The prescient March 2007 Credit Suisse research note titled "Mortgage Liquidity du Jour: Underestimated No More" provides a nice summary of the Alt-A issue, and the numbers below come from that report.

In 2006 nationally, loans requiring low or no documentation of income were 81 percent of the Alt-A market. Interest-only and option ARMs (allowing a minimum payment that fails to cover even the interest due, like a minimum payment on a credit card) were 62 percent of the Alt-A market. These exotic products were designed to reduce monthly payments at the beginning of a mortgage, for a limited time. But then comes the shock of the reset.

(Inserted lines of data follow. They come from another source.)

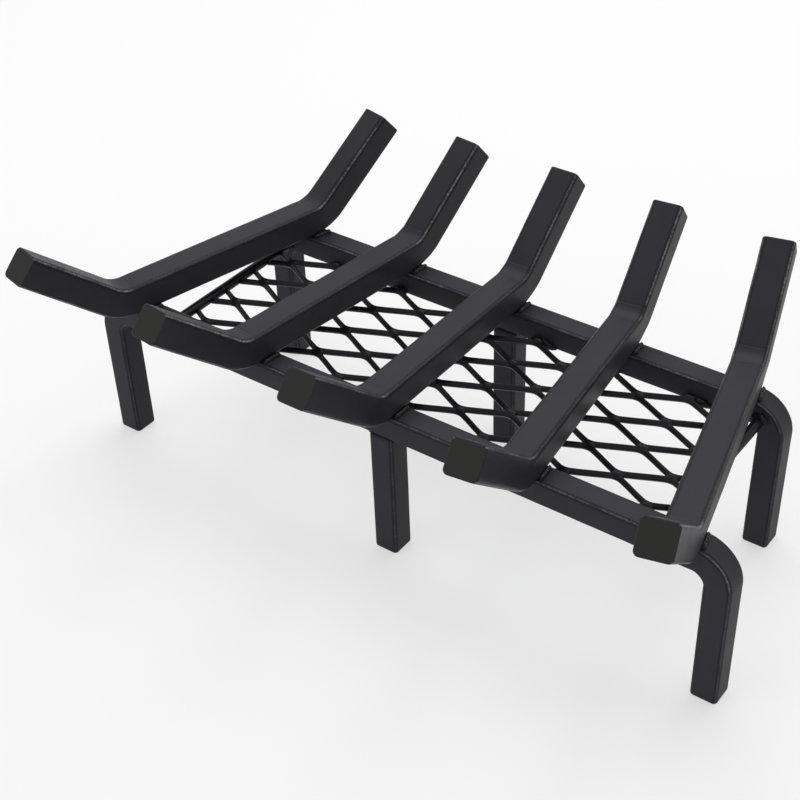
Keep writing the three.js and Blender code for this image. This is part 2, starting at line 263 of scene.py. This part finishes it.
def smooth_tube(name, rings, ends):
    """A closed piece from rings of points along it, joined by quads, and the two points that close
    its ends with fans."""
    points = np.concatenate([rings.reshape(-1, 3), ends])
    piece = mesh_object(name, points, tube_faces(len(rings), rings.shape[1]))
    piece.data.polygons.foreach_set("use_smooth", np.ones(len(piece.data.polygons), bool))
    return piece


def point_values(piece, name, values):
    """A number for each point of the piece, for its material to read."""
    layer = piece.data.attributes.new(name, "FLOAT", "POINT")
    layer.data.foreach_set("value", np.asarray(values, np.float32).ravel())


station_step = 0.0022
swell, draw_in = 0.035, 0.0006
dent_depth, dent_width = 0.00016, 0.0006
unevenness, shortest_wave, longest_wave = 0.00016, 0.012, 0.06
cap_rings = (0.3, 0.7, 0.97)
cut_from = 0.7
# How strongly edges are rubbed lighter and carry a painted highlight, by the bar's heading: less on the
# level run and on upright ends.
rub_and_highlight_turns, upright_wear_and_highlight = (0, 0.3, 1.2, 1.5), 0.3


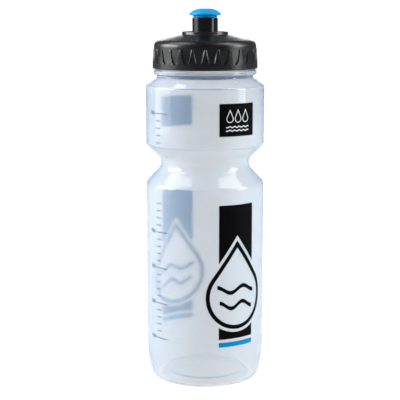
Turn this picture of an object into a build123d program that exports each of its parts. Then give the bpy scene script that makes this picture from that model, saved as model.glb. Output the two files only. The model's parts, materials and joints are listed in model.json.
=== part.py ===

Worse, many of these borrowers not only took on what were risky mortgages to begin with, they also piled on piggyback loans (second mortgages at the time of purchase) to compensate for their lack of cash for a down payment: Fifty-five percent of Alt-A mortgages had simultaneous second mortgages attached to them.

A whopping 60 percent of homes bought in Sacramento, Los Angeles, the Inland Empire and Las Vegas in 2006 had piggyback loans. A lot of these folks are overextended.

In California, we've got miles to go before we sleep. The minimal steps the governor and Legislature have taken to deal with the subprime mess will not suffice to meet the looming Alt-A mess. Who's preparing for that?